*TASK REQUIREMENTS*
Tell how many lines include the string "from". Answer with a single number.
·····
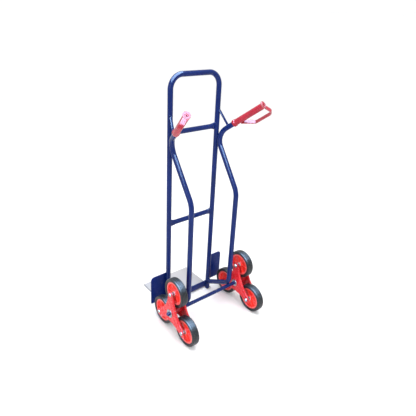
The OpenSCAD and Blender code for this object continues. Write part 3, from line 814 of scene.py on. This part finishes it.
def split_pins():
    """Two split pins: a wire carried down one leg, and back up the other round a round eye. The
    legs' tips are spread below the axle."""
    surface = Surface()
    lo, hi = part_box("split_pins")
    x = hi[0] - 0.002 - 0.0001
    top, low = hi[2] - AXLE[2], lo[2] - AXLE[2]
    wire, half = 0.0009, 0.00095
    for sign in (1, -1):
        up = [(half, low + 0.004), (half, top - 0.0052), (0.0027, top - 0.0038), (0.0027, top - wire)]
        corners = [(0, *c) for c in up] + [(0, -y, z) for y, z in up[::-1]]
        path, ahead = route(corners, [0, 0.0012, 0.001, 0.0024, 0.0024, 0.001, 0.0012, 0], 6)
        tips = np.array([[0, 0.0030, low + 0.0012], [0, 0.0016, low + 0.0026]])
        path = np.concatenate([tips, path, tips[::-1] * (1, -1, 1)])
        slant = unit(tips[1] - tips[0])
        ahead = np.concatenate([[slant, slant], ahead, [-slant * (1, -1, 1)] * 2])
        rows = swept(path, ahead, (1, 0, 0), circle(wire, 12)) + AXLE
        surface.add((rows + (x, 0, 0)) * (sign, 1, 1), around=True, capped=True)
    return surface


def weld_beads(size):
    """Every weld on the frame, as beads along the curves where the pieces meet. Where two tubes
    touch side by side, two short runs lie in the grooves beside the touch."""
    surface = Surface()
    up, groove = np.array([0, 0, 1.0]), 0.0062
    section = np.zeros((48, 3))
    section[:, 1:] = crossbar_section([1.0], 48)[0]
    link_path, link_ahead = route(REAR_ROUTE, REAR_RADII, 20)
    link_start = link_path[:1] + link_ahead[:1] * 0.1
    link_ring = swept(link_start, link_ahead[:1], (1, 0, 0), circle(TUBE_R, 48))[0]
    along = unit(STRAP_FOOT - STRAP_TOP)
    across = unit(np.array([1.0, 0, 0]) - along * along[0])
    strap_ring = swept([STRAP_TOP], [along], across, rounded_rectangle(0.014, 0.004, 0.0012))[0]
    bar = np.zeros((16, 3))
    bar[:, [2, 1]] = rounded_rectangle(0.040, 0.005, 0.001)
    a, r = wave(240, 300, 10), TUBE_R + 0.0008
    foot = np.stack([np.cos(a) * r, np.sin(a) * r, a * 0 + 0.0084], -1)
    # The foot bend touches the axle on the line from the bend's middle to the axle's.
    bend_centre = np.array([REAR_X, REAR_Y - FOOT_BEND_R, AXLE[2] + FOOT_RISE])
    contact = unit(AXLE + (REAR_X, 0, 0) - bend_centre)
    touch = bend_centre + contact * (FOOT_BEND_R + TUBE_R)
    square = np.cross(contact, (1, 0, 0))
    # The handle bend touches the upright where its path comes nearest, seen from above.
    beside = np.array([POST_X, UPRIGHT_Y, 0]) - link_path
    gaps = np.linalg.norm(beside[:, :2], axis=1) + (link_path[:, 2] < 0.8)
    nearest = gaps.argmin()
    toward = unit(beside[nearest] * (1, 1, 0))
    guard_lo, guard_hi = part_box("wheel_guard_left")
    runs = []  # middle, half length, direction facing out, size
    for lift in (-groove, groove):
        at = touch + square * lift + contact * 0.0016
        runs.append((at, (0.010, 0, 0), contact, size))
    for lift in (-groove, groove):
        at = link_path[nearest] + TUBE_R * toward + lift * np.array([toward[1], -toward[0], 0])
        runs.append((at, (0, 0, 0.011), (1, 0, 0), size))
    for share in (0.12, 0.5, 0.88):
        z = guard_lo[2] + share * (guard_hi[2] - guard_lo[2])
        runs.append(((POST_X + 0.0064, UPRIGHT_Y - 0.0131, z), (0, 0, 0.014), (1, 0, 0), size))
    at = (TOE_HALF_W - TOE_BAR_T - 0.0002, UPRIGHT_Y, 0.0057)
    runs.append((at, (0, 0.009, 0), up, size * 0.9))
    for sign in SIDES.values():
        post = np.array([sign * POST_X, UPRIGHT_Y, 0])
        mirror = np.array([sign, 1, 1])
        for z in (UPPER_BAR_Z, MIDDLE_BAR_Z):
            curve = onto_tube(section + (0, UPRIGHT_Y, z), (sign, 0, 0), post, up, TUBE_R)
            surface.add(bead(curve, (1, 0, 0), size))
        curve = onto_tube(bar + (0, UPRIGHT_Y, LOWER_BAR_Z), (sign, 0, 0), post, up, TUBE_R)
        surface.add(bead(curve, (1, 0, 0), size * 0.9))
        curve = onto_tube(link_ring, -link_ahead[0], np.array(REAR_ROUTE[0]), up, TUBE_R)
        surface.add(bead(curve * mirror, (0, 1, 0), size))
        for end, direction, axis in ((STRAP_TOP, -along, up), (STRAP_FOOT, along, HANDLE_DIR)):
            curve = onto_tube(strap_ring + along * 0.05, direction, end, axis, TUBE_R)
            surface.add(bead(curve * mirror, (0, 1, 0), size * 0.75))
        surface.add(bead(post + foot, up, size, closed=False))
        for at, half, out, r in runs:
            run = np.array([[-1], [0], [1]]) * half + at
            surface.add(bead(run * mirror, out, r, closed=False))
    return surface


# ---------- grips ----------

def grip(side, flute):
    """A grip with its guard. The sleeve is a profile turned about the handle, whose radius dips by
    the flute's depth times (1 - cos 20 a) / 2 between the collar and the end flange. Rings of the
    flange are set 3 mm above the handle. The guard is a rounded strip carried out from the sleeve,
    along the hand and back to the flange."""
    level_out = unit(np.cross(HANDLE_DIR, (0, 0, 1)))
    down = np.cross(HANDLE_DIR, level_out)
    down = down * -np.sign(down[2])
    turn = math.radians(37)
    reach = down * math.cos(turn) + level_out * math.sin(turn)
    square = np.cross(HANDLE_DIR, reach)
    mm = 0.001
    sleeve = np.array([  # distance along, radius, rounding
        (0, 14.0, 0), (0, 19.5, 1.8), (13.5, 19.5, 2.2), (16, 16.9, 1.2), (18, 16.9, 0.8), (19, 16.5, 0.8),
        (21, 16.5, 0), (22, 16.5, 0), (23, 16.5, 0), (24, 16.5, 0), (25, 16.5, 0), (175, 16.5, 0),
        (176, 16.5, 0), (177, 16.5, 0), (178, 16.5, 0), (182, 16.5, 4), (186.5, 17.6, 1.2), (188.6, 19, 1),
        (195, 19, 2), (195, 9.5, 0.6), (193.2, 8.6, 0.5), (193.2, 4, 0.4), (185, 4, 0), (185, 0, 0),
    ]) * mm
    profile = route(sleeve[:, :2], sleeve[:, 2], 5)[0]
    profile = np.concatenate([[(0, 0)], profile])
    a = wave(0, 360, 160)[:-1]
    ring = np.cos(a)[:, None] * reach + np.sin(a)[:, None] * square
    along, out = profile[:, :1], profile[:, 1:]
    lift = 0.003 * smooth((along - 0.183) / 0.0055) * smooth((out - 0.0096) / 0.007)
    zone = smooth((along - 0.022) / 0.003) * smooth((0.178 - along) / 0.003) * (out > 0.0164)
    out = out - zone * flute * (1 - np.cos(20 * a)) / 2
    rows = GRIP_START + along[..., None] * HANDLE_DIR - lift[..., None] * down + out[..., None] * ring
    worn = (np.abs(profile[:, 1:] - 0.0186) < 0.0010) * (profile[:, :1] > 0.1)
    surface = Surface().add(rows * (side, 1, 1), around=True, wear=worn)
    guard = np.array([(14, 38), (62, 98), (62, 202), (15, 191)]) * mm
    path, ahead = route(guard, np.array([0, 22, 16, 0]) * mm, 14)
    share = np.linspace(0, 1, len(path))
    broad = 1 + 0.10 * smooth(1 - share / 0.12)
    strip = rounded_rectangle(0.006, 0.024, 0.0018, 4)
    section = np.broadcast_to(strip, (len(path), *strip.shape)).copy()
    section[..., 1] *= broad[:, None]
    path = GRIP_START + path[:, :1] * reach + path[:, 1:] * HANDLE_DIR
    ahead = ahead[:, :1] * reach + ahead[:, 1:] * HANDLE_DIR
    rows = swept(path, ahead, np.cross(square, ahead[0]), section)
    edges = np.abs(np.abs(strip[:, 1]) - 0.012) < 0.0016
    return surface.add(rows * (side, 1, 1), around=True, capped=True, wear=edges[None] * 1.0)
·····
*RESPONSE TO THIS TASK*
4